Horton and Weyer also paid tribute to guitarist John Uribe, who grew up in Laurel and played with B.B. King, the Rolling Stones, the Beatles and others. He died in 2011.
“He was the best,” Weyer said.
Also missing was Kim Sherman, who played with It and the Things and The Frantics and who died before the “Long Time Comin’” project was completed. But his brother, Kit Sherman, helped gather some of his memorabilia for the project. One challenge, Sherman said at Saturday’s gathering, was finding quality recordings remaining from the early days.
“Everybody back then played the hell out of their records,” he said.
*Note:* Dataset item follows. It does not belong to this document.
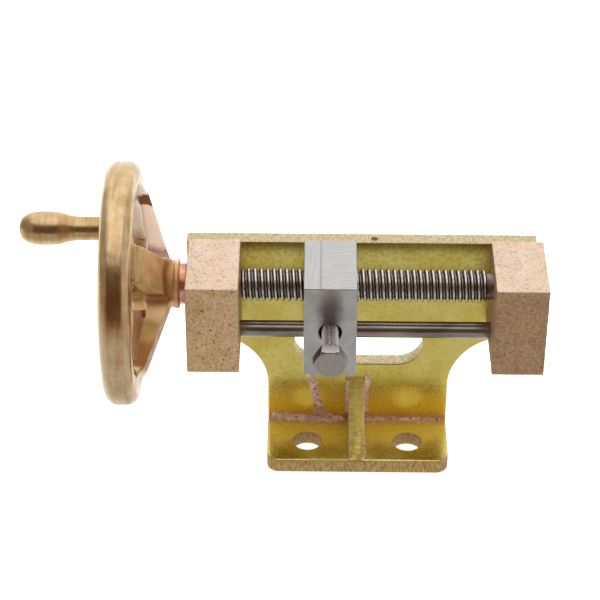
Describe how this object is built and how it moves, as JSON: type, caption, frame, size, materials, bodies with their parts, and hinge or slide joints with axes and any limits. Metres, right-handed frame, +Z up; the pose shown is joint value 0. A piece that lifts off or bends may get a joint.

Martens, who put together the “Long Time Comin’” collection and who emceed Saturday’s events, said sales were going well, and he was down to the last box of 500 unsold records.
It all added up to a busy day for Ludlam, whose idea of opening a vinyl record store might have seemed just a few years ago as promising as opening a buggy whip shop.
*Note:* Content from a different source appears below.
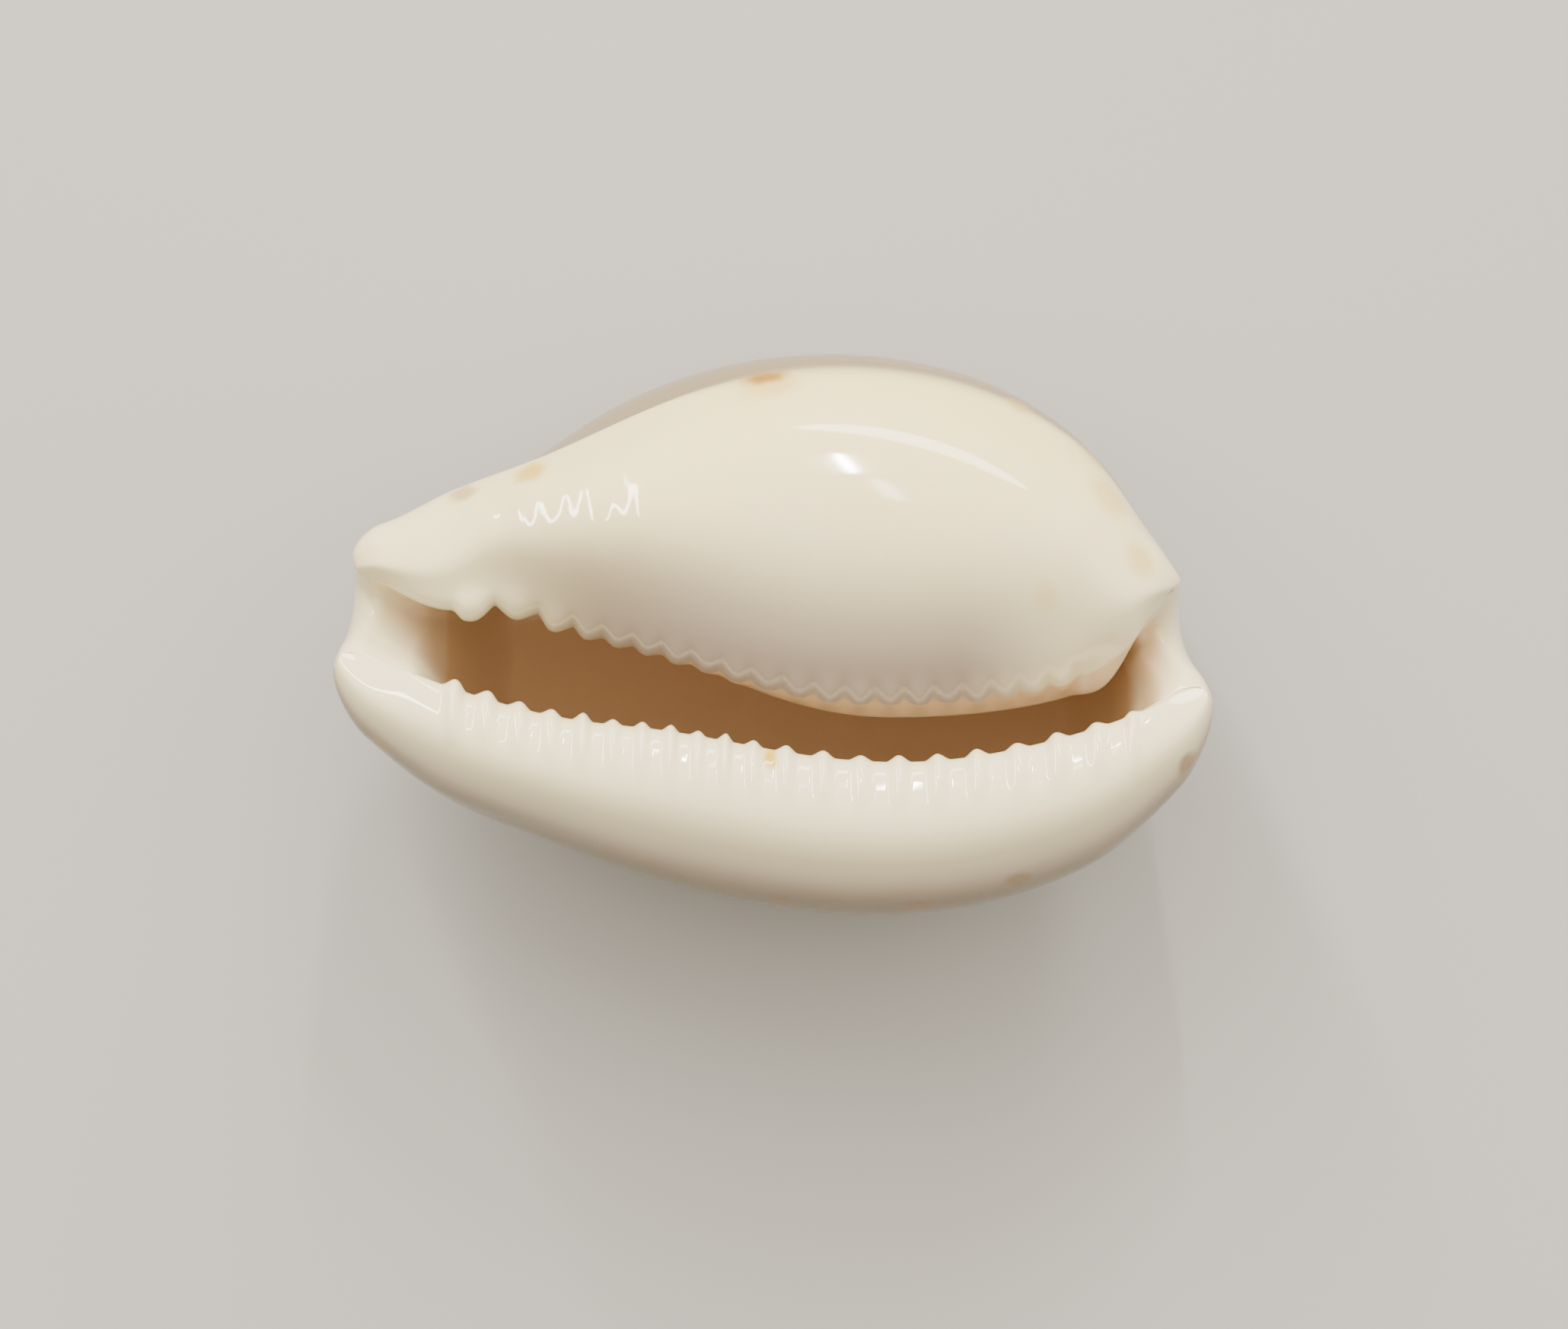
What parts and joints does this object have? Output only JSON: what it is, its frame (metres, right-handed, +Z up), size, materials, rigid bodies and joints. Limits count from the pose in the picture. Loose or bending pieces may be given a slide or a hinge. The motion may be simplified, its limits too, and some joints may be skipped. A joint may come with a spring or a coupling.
{
  "type": "cowrie shell",
  "caption": "Glossy egg-shaped sea shell with a long toothed slit along its flat side, resting on its rounded back.",
  "frame": {"origin": "middle of the shell's length and width, on the surface that it rests on", "axes": "+X towards the back end of the shell, +Y across to the inner lip's side, +Z up out of the mouth"},
  "size_m": [0.0299, 0.0193, 0.0146],
  "materials": {
    "shell": "gloss"
  },
  "bodies": {
    "root": {"shell": "shell"}
  },
  "joints": []
}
But sales of vinyl records have boomed in recent years. Vinyl sales in 2014 reached their highest level since 1989, according to CNBC, and some record manufacturers say they could sell even more if their plants could keep up with demand.
Indeed, sales in 2015 were up 52 percent over last year, topping revenues to Spotify, according to Money online. Many of those sales are to young people looking for something more tangible than digital tunes on the web and something more visually appealing that cramped CD covers.
Ludlam said that his own son has a record player and that young people are increasingly drawn to records of artists from the 1970s and earlier whose work may not be readily available on CD.
He was busily pricing his inventory even as customers were coming in and out, carrying off stacks of old records, making way for new entries from his vast collection and exposing classic music to a whole new generation of listeners.